==== Material

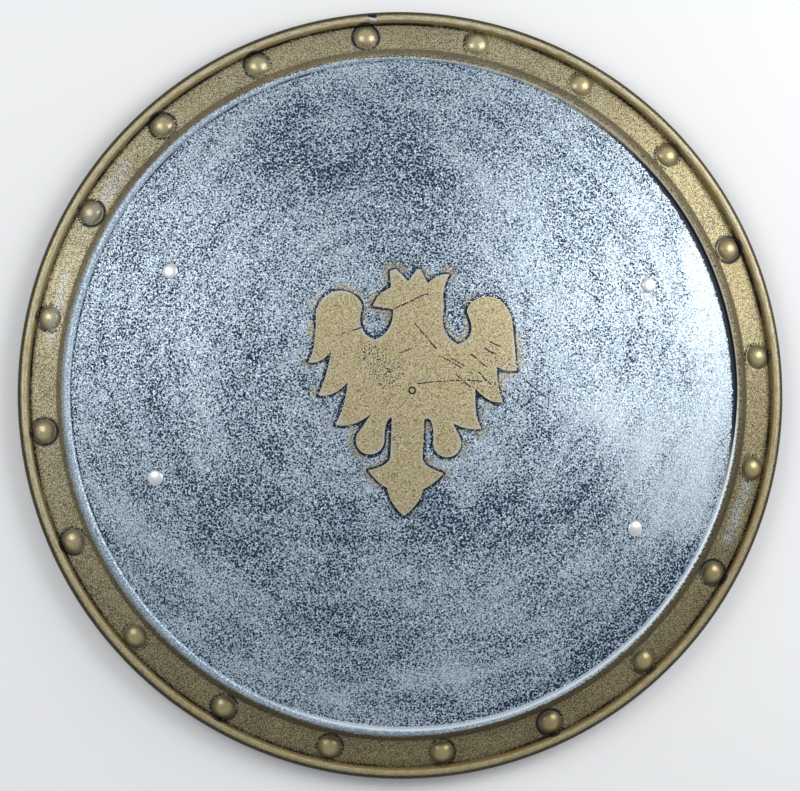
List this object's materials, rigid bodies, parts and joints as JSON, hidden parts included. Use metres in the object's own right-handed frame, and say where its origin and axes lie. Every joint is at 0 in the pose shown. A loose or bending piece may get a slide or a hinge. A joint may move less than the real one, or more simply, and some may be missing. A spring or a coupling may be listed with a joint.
{
  "type": "toy round shield",
  "caption": "Round moulded plastic toy shield with a domed face, studded rim, low-relief crowned eagle, four rivets and two arm straps behind.",
  "frame": {"origin": "middle of the rim's underside, where the shield rests lying face up", "axes": "+Z out of the face along the dome's axis, +Y towards the eagle's head, +X to the viewer's right"},
  "size_m": [0.5, 0.5, 0.0768],
  "materials": {
    "painted_plastic": "black moulding with dry-brushed silver paint on the dome and gold paint on the band, rim and eagle",
    "nickel_rivet": "bright nickel-plated pressed steel",
    "black_webbing": "plain woven black webbing"
  },
  "bodies": {
    "root": {"shell": "painted_plastic", "rivet_upper_left": "nickel_rivet", "rivet_lower_left": "nickel_rivet", "rivet_upper_right": "nickel_rivet", "rivet_lower_right": "nickel_rivet", "arm_strap_left": "black_webbing", "arm_strap_right": "black_webbing"}
  },
  "joints": []
}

========

| Request |
Find the word "frame" and list each line it appears in.

| Written answer |
List this object's materials, rigid bodies, parts and joints as JSON, hidden parts included. Use metres in the object's own right-handed frame, and say where its origin and axes lie. Every joint is at 0 in the pose shown. A loose or bending piece may get a slide or a hinge. A joint may move less than the real one, or more simply, and some may be missing. A spring or a coupling may be listed with a joint.
  "frame": {"origin": "middle of the rim's underside, where the shield rests lying face up", "axes": "+Z out of the face along the dome's axis, +Y towards the eagle's head, +X to the viewer's right"},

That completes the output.